Going into the pandemic, the Duterte government had fiscal space that enabled it to borrow money immediately and viably float bonds. The recovery and stimulus package would go up to P2 trillion in the national budget if the economy could go back to its growth trajectory of 7%.
While this increased the country’s level of public debt, it is not serious enough to undermine fiscal sustainability. In short, there is no fiscal crisis that is forthcoming.
Among developing countries, the Philippines prior to the pandemic has put up tax-funded, targeted social protection measures like the conditional/unconditional cash transfers, social pension for the elderly, and assistance to individuals in crisis coursed through local governments.
This was expanded with the Bayanihan to Heal as One Act that almost had universal coverage for social amelioration and wage subsidies.

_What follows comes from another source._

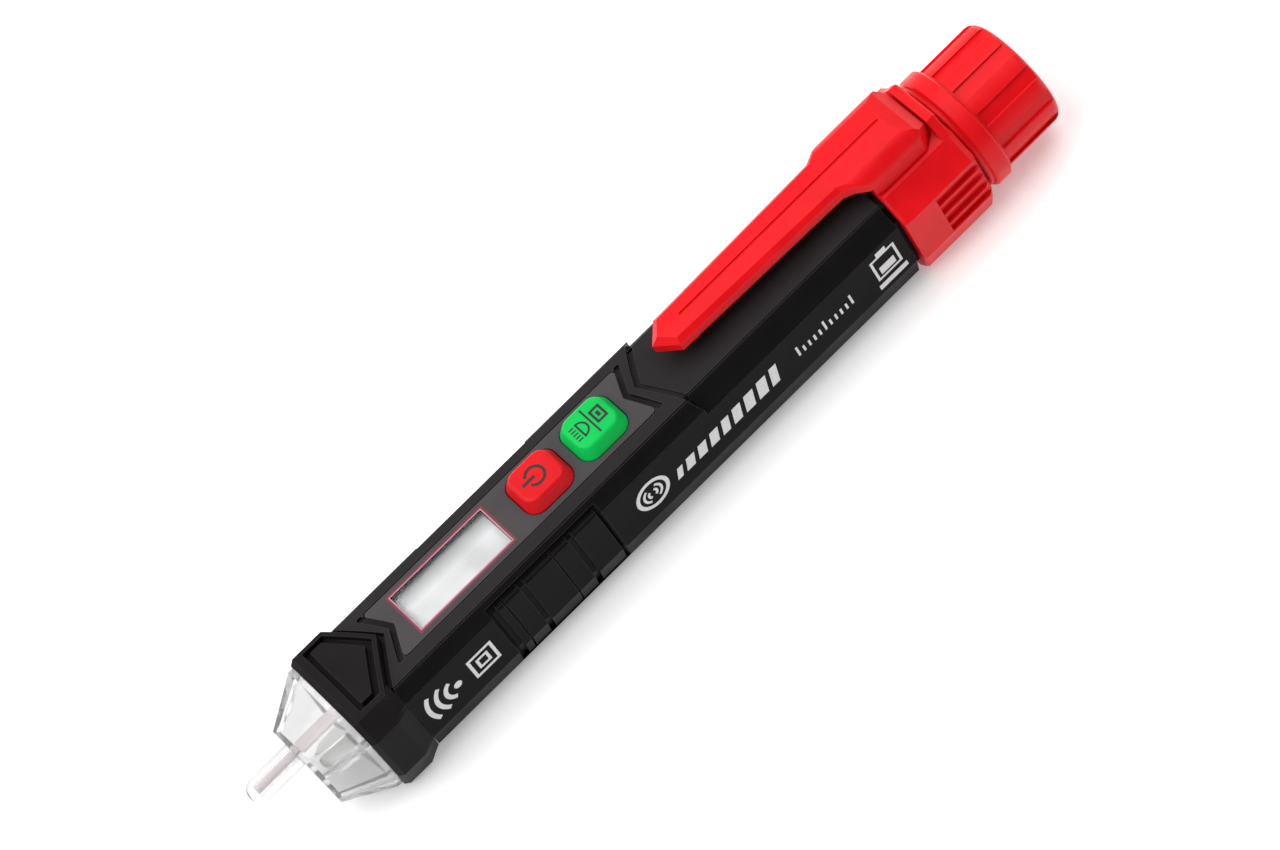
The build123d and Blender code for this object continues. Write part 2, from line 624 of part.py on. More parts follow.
# ---- tail end ----------------------------------------
def screw_ridge(start_x, radius, inward):
    """Right-hand helical thread ridge about the axis, rooted slightly into its wall."""
    sign = -1 if inward else 1
    root, crest, sink = THREAD_BASE
    helix = Helix(pitch=THREAD_PITCH, height=THREAD_LENGTH, radius=radius)
    foot, top = -sign * sink, sign * THREAD_DEPTH
    corners = [(foot, -root), (top, -crest), (top, crest), (foot, root)]
    start = helix @ 0
    plane = Plane(origin=start, x_dir=(start.X, start.Y, 0), z_dir=helix % 0)
    ridge = sweep(plane * make_face(Polyline(*corners, close=True)), path=helix, is_frenet=True)
    return Pos(start_x, 0, AXIS_Z) * Rot(0, 90, 0) * ridge


def rib_pockets():
    """The pockets in the collar's two sides that leave its finger ribs standing."""
    pockets = []
    x = (RIB_POCKET_X, END_X)
    for side in (-1, 1):
        y = on_side(side, RIB_POCKET_Y, CLEAR)
        pocket = block(x, y, RIB_POCKET_Z)
        for z in RIB_ZS:
            pocket = pocket - block(x, y, (z - RIB_HALF, z + RIB_HALF))
        pockets.append(pocket)
    return pockets


def make_collar():
    """Rear collar: octagonal sleeve, clip seat, raised rim, finger ribs and the threaded spigot."""
    front_chamfer, rear_length, rear_drop = COLLAR_CHAMFERS
    full_x = (COLLAR_FRONT_X + front_chamfer, COLLAR_REAR_X - rear_length)
    full = section_face(COLLAR_SECTION)
    collar = between(section_face(COLLAR_SECTION, front_chamfer), COLLAR_FRONT_X, full, full_x[0])
    collar = collar + prism(full, *full_x)
    collar = collar + between(full, full_x[1], section_face(COLLAR_SECTION, rear_drop), COLLAR_REAR_X)
    seat_front = block((COLLAR_FRONT_X - 1, CLIP_ROOT_X + 3), (-6.0, 6.0), (CLIP_SEAT_Z, CLEAR))
    collar = collar - plan(clip_root_plan(CLIP_SEAT_PLAY), CLIP_SEAT_Z, CLEAR) - seat_front
    rim = prism(make_face(Polyline(*mirrored_section(RIM_OUTLINE), close=True)), *RIM_X)
    collar = collar + chamfer(rim.faces().sort_by(Axis.X)[-1].edges(), RIM_CHAMFER)
    for pocket in rib_pockets():
        collar = collar - pocket
    bore = section_face(REAR_SECTION, REAR_NECK_INSET - FIT)
    collar = collar - prism(bore, COLLAR_FRONT_X - 1, NECK_REAR_X + FIT)
    spigot = disc(COLLAR_REAR_X - 1, SPIGOT_END_X, THREAD_ROOT_R)
    spigot = spigot + screw_ridge(THREAD_START_X, THREAD_ROOT_R, False)
    collar = collar + spigot - disc(COLLAR_FRONT_X, SPIGOT_END_X + 1, CELL_BORE_R)
    strap_y = (STRAP_Y[0] - 0.25, STRAP_Y[1] + 0.25)
    strap_half = STRAP_HALF + 2 * FIT
    collar = collar - block((COLLAR_FRONT_X, SPIGOT_END_X + 1), strap_y, (-strap_half, strap_half))
    return collar - tongue_block(3 * FIT, OPENING_Z, CLEAR)


def mirrored_section(points):
    """A closed section outline from its right-hand side, listed from the bottom up."""
    return points + [(-y, z) for y, z in reversed(points)]


def clip_root_plan(grow):
    """Plan outline of the clip's root block."""
    (side_x, half), (back_x, back_half) = CLIP_OUTLINE[-2:]
    points = [(CLIP_ROOT_X - grow, half + grow), (side_x, half + grow), (back_x + grow, back_half + grow)]
    return mirrored(points)


def clip_roof():
    """Prism under the clip's ridged top and the root block's rounded sides."""
    right = CLIP_ROOF_SIDE
    left = [(-y, z) for y, z in right]
    outline = [
        Polyline(left[0], (0, CLIP_RIDGE_Z), right[0]),
        ThreePointArc(*right),
        Polyline(right[2], (right[2][0], 0), (left[2][0], 0), left[2]),
        ThreePointArc(*reversed(left)),
    ]
    return prism(make_face(outline), 0, NECK_REAR_X)


def make_clip():
    """Pocket clip: pointed arm with a ridge, a long groove and a nib, on a tall root block with a tongue."""
    face = make_face(Polyline(*mirrored(CLIP_OUTLINE), close=True))
    blank = extrude(Pos(0, 0, AXIS_Z + CLIP_SEAT_Z) * face, amount=CLIP_TOP_Z - CLIP_SEAT_Z)
    clip = chamfer(blank.faces().sort_by(Axis.Z)[-1].edges(), CLIP_EDGE) & clip_roof()
    above = [(END_X, CLIP_BACK_SLOPE[-1][1]), (END_X, 18.0), (CLIP_BACK_SLOPE[0][0], 18.0)]
    clip = clip - profile([*CLIP_BACK_SLOPE, *above], CLEAR)
    clip = clip - profile([(0, 0), (0, CLIP_UNDER_Z), *CLIP_UNDER, (CLIP_UNDER[-1][0], 0)], CLEAR)
    clip = clip - plan(mirrored(CLIP_CHANNEL), CLIP_SEAT_Z, CLIP_CHANNEL_Z)
    x0, x1 = CLIP_GROOVE_X
    width, depth = CLIP_GROOVE
    groove = Pos((x0 + x1) / 2, 0, AXIS_Z + CLIP_RIDGE_Z - depth) * SlotOverall(x1 - x0, width)
    clip = clip - extrude(groove, amount=1)
    return clip + profile(NIB_OUTLINE, NIB_HALF) + tongue_block(0, TONGUE_BOTTOM_Z, CLIP_SEAT_Z + 1)


def make_cap():
    """Screw-off battery cap: flange ring, fluted knob and internal thread."""
    front, rear = RING_X
    ring_edge = RING_R - RING_CHAMFER
    side = Polyline(
        (LIP_X, 0), (LIP_X, LIP_R - LIP_CHAMFER), (LIP_X + LIP_CHAMFER, LIP_R), (front, LIP_R),
        (front, ring_edge), (front + RING_CHAMFER, RING_R), (rear - RING_CHAMFER, RING_R),
        (rear, ring_edge), (rear, KNOB_R), (END_X - KNOB_EDGE_R, KNOB_R),
    )
    nose_end = (END_X, KNOB_R - KNOB_EDGE_R)
    nose = RadiusArc((END_X - KNOB_EDGE_R, KNOB_R), nose_end, KNOB_EDGE_R)
    outline = [side, nose, Polyline(nose_end, (END_X, 0), (LIP_X, 0))]
    cap = Pos(0, 0, AXIS_Z) * revolve(Plane.XY * make_face(outline), Axis.X)
    length, width, depth = FLUTE
    for k in range(FLUTES):
        cutter = Pos(rear + RING_CHAMFER + length / 2, 0, KNOB_R - depth + 0.6) * Box(length, width, 1.2)
        cap = cap - Pos(0, 0, AXIS_Z) * Rot(360 / FLUTES * k + FLUTE_TURN, 0, 0) * cutter
    bore_r = THREAD_ROOT_R + THREAD_DEPTH + THREAD_PLAY
    cap = cap - disc(LIP_X - 1, SPIGOT_END_X + 1.0, bore_r) - disc(LIP_X, END_X - CAP_WALL, CAP_BORE_R)
    cap = cap - disc(LIP_X - 1, COLLAR_REAR_X + 1.0, CAP_MOUTH_R)
    return cap + screw_ridge(THREAD_START_X + THREAD_PITCH / 2, bore_r, True)


def make_cap_cup():
    """Stamped contact cup inside the cap."""
    rear_x = END_X - CAP_WALL - PANEL_FIT
    wall = tube(CUP_FRONT_X, rear_x, CUP_R, CUP_R - CUP_THICK)
    return wall + disc(rear_x - CONTACT_THICK, rear_x, CUP_R)


def make_spring():
    """Coil spring between the cap's cup and the rear cell."""
    helix = Helix(pitch=SPRING_LENGTH / SPRING_TURNS, height=SPRING_LENGTH, radius=SPRING_R)
    face = Plane(origin=helix @ 0, z_dir=helix % 0) * Circle(SPRING_WIRE_R)
    spring = Rot(0, 90, 0) * sweep(face, path=helix, is_frenet=True)
    return Pos(CELL_REAR_X + SPRING_WIRE_R + TOUCH, 0, AXIS_Z) * spring


def make_seal():
    """Seal between the collar and the cap's flange."""
    return Pos(COLLAR_REAR_X + 0.5, 0, AXIS_Z) * Rot(0, 90, 0) * Torus(SEAL_R, SEAL_WIRE_R)


# ---- power ----------------------------------------
def make_cell(x):
    """AAA cell with its positive nub towards the probe."""
    can = disc(x + CELL_NUB, x + CELL_LENGTH, CELL_R)
    can = chamfer(can.edges().filter_by(GeomType.CIRCLE), CELL_EDGE)
    return can + disc(x, x + CELL_NUB + FIT, CELL_NUB_R)


def make_cradle():
    """Open-topped cradle that carries the cells, with a front wall and two rails under it."""
    x0, x1 = CRADLE_X
    shell = tube(x0, x1, CRADLE_R, CELL_BORE_R) + disc(x0, x0 + 1.0, CRADLE_R)
    cradle = shell - block((x0 - 1, x1 + 1), (-CLEAR, CLEAR), (CRADLE_TOP_Z, CLEAR))
    for side in (-1, 1):
        rail = block((x0, RAIL_END_X), on_side(side, *RAIL_Y), RAIL_Z)
        cradle = cradle + (rail - disc(x0 - 1, x1, CRADLE_R - 3 * FIT))
    return cradle


def make_front_contact():
    """Positive contact plate with a tab up to the board."""
    x = (CELL_FRONT_X - CONTACT_THICK, CELL_FRONT_X)
    return disc(*x, CONTACT_R) + block(x, (-CONTACT_TAB_HALF, CONTACT_TAB_HALF), (0, PCB_BOTTOM))


def make_strap():
    """Negative strap from the tail contact ring, along the housing wall, to the board."""
    top = PCB_TOP + STRAP_THICK
    strap = block((STRAP_X[0], TAIL_RING_X[0]), STRAP_Y, (-STRAP_HALF, STRAP_HALF))
    strap = strap + block(STRAP_X, STRAP_Y, (-STRAP_HALF, top))
    return strap + block(STRAP_X, (STRAP_TAB_Y, STRAP_Y[1]), (PCB_TOP, top))


def make_tail_ring():
    """Tail contact ring on the end of the spigot."""
    return tube(*TAIL_RING_X, *TAIL_RING_R)


# ---- electronics ----------------------------------------
def make_board():
    """Main circuit board."""
    board = block(PCB_X, (-PCB_HALF, PCB_HALF), (PCB_BOTTOM, PCB_TOP))
    for x in SCREW_XS:
        board = board - post(x, SCREW_HOLE_R, PCB_BOTTOM - 1, PCB_TOP + 1)
    return board


def make_board_screws():
    """Two pan-head self-tapping screws."""
    head_r, head_height = SCREW_HEAD
    long_half, short_half, floor_rise = SCREW_CROSS
    screws = []
    for x in SCREW_XS:
        head = post(x, head_r, PCB_TOP, PCB_TOP + head_height)
        head = head - centred(x, long_half, short_half, PCB_TOP + floor_rise, CLEAR)
        head = head - centred(x, short_half, long_half, PCB_TOP + floor_rise, CLEAR)
        screws.append(head + post(x, SCREW_R, SCREW_TIP_Z, PCB_TOP + FIT))
    return Compound(children=screws)


def make_board_parts():
    """Small surface-mount parts on the board's upper side."""
    half_x, half_y, height = CHIP
    chips = []
    for x in CHIP_XS:
        for y in CHIP_YS:
            chip_y = (y - half_y, y + half_y)
            chips.append(block((x - half_x, x + half_x), chip_y, (PCB_TOP, PCB_TOP + height)))
    return Compound(children=chips)


def make_alarm_leds():
    """Red and green alarm LEDs on the board's front edge."""
    half, height = ALARM_LED
    leds = [block(ALARM_LED_X, (y - half, y + half), (PCB_TOP, PCB_TOP + height)) for y in ALARM_LED_YS]
    return Compound(children=leds)


def export_all():
    """Builds and writes every node."""
    os.makedirs("parts", exist_ok=True)
    outer, cavity = housing_outer(), housing_cavity()
    keep(make_tub(outer, cavity), "lower_housing")
    keep(make_cover(outer, cavity), "upper_housing")
    keep(make_panel(), "face_panel")
    keep(make_window(), "lcd_window")
    keep(make_display_layer(GLASS_SIZE, GLASS_Z), "lcd_glass")
    keep(make_display_layer(BACKLIGHT_SIZE, BACKLIGHT_Z), "lcd_backlight")
    for name, x in BUTTON_XS.items():
        keep(make_keycap(x), f"{name}_button")
        keep(make_switch(x), f"{name}_switch")
        keep(make_plunger(x), f"{name}_switch_plunger")
    keep(make_bezel(), "front_bezel")
    keep(make_lens(), "probe_lens")
    keep(make_reflector(), "lens_reflector")
    keep(make_antenna(), "sensor_antenna")
    keep(make_torch(), "torch_led")
    keep(make_torch_legs(), "torch_led_legs")
    keep(make_collar(), "clip_collar")
    keep(make_clip(), "pocket_clip")
    keep(make_cap(), "battery_cap")
    keep(make_cap_cup(), "cap_contact_cup")
    keep(make_spring(), "cap_spring")
    keep(make_seal(), "cap_seal")
    keep(make_cell(CELL_FRONT_X), "front_cell")
    keep(make_cell(CELL_FRONT_X + CELL_LENGTH), "rear_cell")
    keep(make_cradle(), "battery_cradle")
    keep(make_front_contact(), "front_contact")
    keep(make_strap(), "battery_strap")
    keep(make_tail_ring(), "tail_contact_ring")
    keep(make_board(), "main_board")
    keep(make_board_screws(), "board_screws")
    keep(make_board_parts(), "board_parts")
    keep(make_alarm_leds(), "alarm_leds")


export_all()
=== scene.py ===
"""Looks of the non-contact voltage tester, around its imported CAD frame.

Lengths are in metres, in the row frame, apart from the outlines of printed marks, which are in millimetres.
"""

from math import cos, radians, sin, sqrt

import bmesh
import bpy
from mathutils import Matrix, Vector

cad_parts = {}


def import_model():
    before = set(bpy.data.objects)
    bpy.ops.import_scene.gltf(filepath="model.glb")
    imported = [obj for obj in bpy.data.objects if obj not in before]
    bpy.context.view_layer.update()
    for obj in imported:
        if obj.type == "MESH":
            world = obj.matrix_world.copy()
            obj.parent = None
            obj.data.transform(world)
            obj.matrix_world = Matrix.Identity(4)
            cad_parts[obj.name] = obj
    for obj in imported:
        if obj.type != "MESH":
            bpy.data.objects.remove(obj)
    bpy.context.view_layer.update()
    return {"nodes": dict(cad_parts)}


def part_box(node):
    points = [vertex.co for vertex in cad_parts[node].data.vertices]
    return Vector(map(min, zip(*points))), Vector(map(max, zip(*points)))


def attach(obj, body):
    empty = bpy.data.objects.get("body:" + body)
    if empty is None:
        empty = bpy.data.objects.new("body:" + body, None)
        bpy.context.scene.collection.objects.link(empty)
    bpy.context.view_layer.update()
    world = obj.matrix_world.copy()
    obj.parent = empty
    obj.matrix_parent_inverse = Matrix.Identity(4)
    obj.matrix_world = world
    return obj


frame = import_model()
nodes = frame["nodes"]

MM = 0.001
AXIS_Z = (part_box("front_cell")[0][2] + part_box("front_cell")[1][2]) / 2
SIDE_WALL_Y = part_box("lower_housing")[0][1]
FACE_TOP_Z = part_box("face_panel")[1][2]
CROWN_RADIUS = 28.5 * MM  # the display face is slightly crowned across

INK = 0.03 * MM  # thickness of a printed mark
EDGE_ROUNDING = 0.12 * MM
CLEAR_EDGE_ROUNDING = 0.18 * MM
# reach of the lighter edge colour, which is edge wear with a painted highlight
WEAR_AND_SHEEN_REACH = 0.16 * MM
BEVEL_SAMPLES = 4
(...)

But these systems are fragmented and have weak administrations susceptible to patronage and corruption. The pandemic now has put all these problems of social protection measures in the spotlight.
Economists are pinning their hopes that when you’re down, there’s no way but up.
There are 3 growth cases – the V-shape, W-shape, and long U-shape recovery. The V-shape won’t happen, as there is still no vaccine. The W-shape is what will happen when we go into a forced recovery with no vaccine. The long-U-shaped recovery is to wait for the vaccine – but the Philippines is not going for that.
With Metro Manila and the rest of the country going into a relaxed quarantine, infections may rise again. The country’s delayed and problematic response to the COVID-19 is still felt 3 months after a national public health emergency was declared. From lack of mass testing and contact tracing, this is further exacerbated by data integrity issues raised against the Department of Health coronavirus tracking systems. (READ: Despite GCQ, Metro Manila still far from winning COVID-19 battle)
With global lockdowns easing up towards the last quarter of 2020, it is projected that overseas work would again be in demand. As global trade opens and rebounds, seafarers are redeployed and work in oil and petrochemicals need more workers and aggregate demand increases.
While remittances dropped during the lockdowns, this will again increase and can surpass previous highs. The bulk of remittances mostly come from the US, Europe, and Middle East. This will be complemented by an expanding business process-outsourcing sector (BPO) brought about by a shift to a digital economy.
Of course, China’s expansionary project will zoom in on the Philippines becoming its satellite province. The engine of mass consumption once again will restart unless drastic behavioral change happens. (READ: China-led AIIB approves $750-million loan for PH's virus response)
Going into a post-lockdown phase after a 75-day business standstill can be a tripwire for a second wave of massive infections. With delays in mass testing and unorganized contact tracing systems for coronavirus infections, a swell in infections more massive than before can be economically disastrous.
Without the vaccine, everyone is not safe and we should not let our guard down. Meanwhile, Malacanang’s direction is opening the valves that closed the economy and not to wait for additional time needed to flatten the curve as experts are suggesting.
Despite mobility issues and traffic chaos arising from physical distancing measures, government is pushing for a W-shape recovery strategy. The trade-off is clear – economy trumps public health. In both scenarios, lives will be saved either from hunger or infection, ultimately leading to more deaths.
As a national policy, everyone should be treated as an essential worker and should not be a sacrificial lamb in the altar of economic trade-offs. – Rappler.com
Tom Villarin is former congressman of Akbayan Party List in the 17th Congress. He authored the law Institutionalizing the 4Ps and the Safe Spaces Act, co-authored the Universal Health Care Law, Expanded Maternity Leave Law, Free Tertiary Education in Public Schools, and the vetoed Anti-Contractualization Law, among others.